Scientists have claimed that a protein involved in cancer-promoting cell signaling is also a tumour-suppressor.
Shc pronounced "schick," plays a key role in activating signals which lead to cell proliferation (and cancer) when cells are stimulated, however, also keeps a key component of the signaling pathway tied down and inactive, keeping Erk under wraps when a cell is less active, senior author John Ladbury, Ph.D., professor in MD Anderson's Department of Biochemistry and Molecular Biology, said.
Overexpression of Erk occurs in many types of cancer, including ovarian and prostate cancer and Hodgkin lymphoma, so cellular control of its activity is important.
The findings point to a number of therapeutic possibilities, including measurement of Shc concentration levels as a diagnostic tool and of finding small molecule drugs that block growth-factor signaling to Shc, keeping it bound to Erk, Ladbury said.
When the appropriate growth factor receptor is stimulated Erk is activated in the MAP Kinase pathway.

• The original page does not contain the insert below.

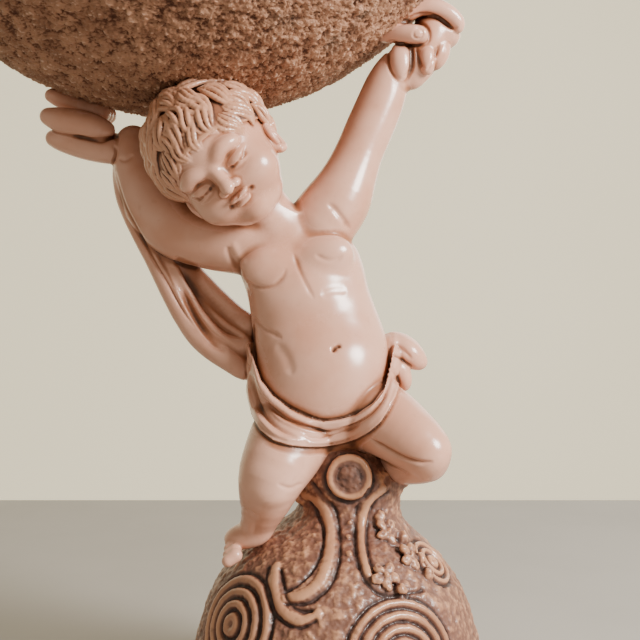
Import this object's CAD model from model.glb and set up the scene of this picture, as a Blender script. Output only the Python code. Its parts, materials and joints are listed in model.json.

It dives into the cell nucleus and turns on a variety of genes, actions that contribute to cancer proliferation, blood vessel production and metastasis when signaling is out of control.
When receptor tyrosine kinases on the cell surface connect with growth factors, they normally send a signal via Shc that sets off a chain of actions leading to Erk activation. Ladbury and colleagues looked at Shc's connections to epidermal growth factor receptor (EGFR) signaling.
Ladbury and his colleagues tested their results in the C.Elegans, a worm model frequently employed in biological research. Both Shc and Erk are greatly similar between humans and the worms.
Experiments showed that Shc blocks Erk function by sequestering it away from the Ras-Raf-Mek MAPK pathway in the worms. Without the Shc-Erk connection, the MAPK pathway is activated, causing excessive Erk activation.
EGFR stimulation not only sets off the normal activation of Erk via Shc and the MAPK pathway, Ladbury said, but also frees Erk for greater availability for activation by breaking the tie to Shc.
The findings have been published in Nature Structural Molecular Biology.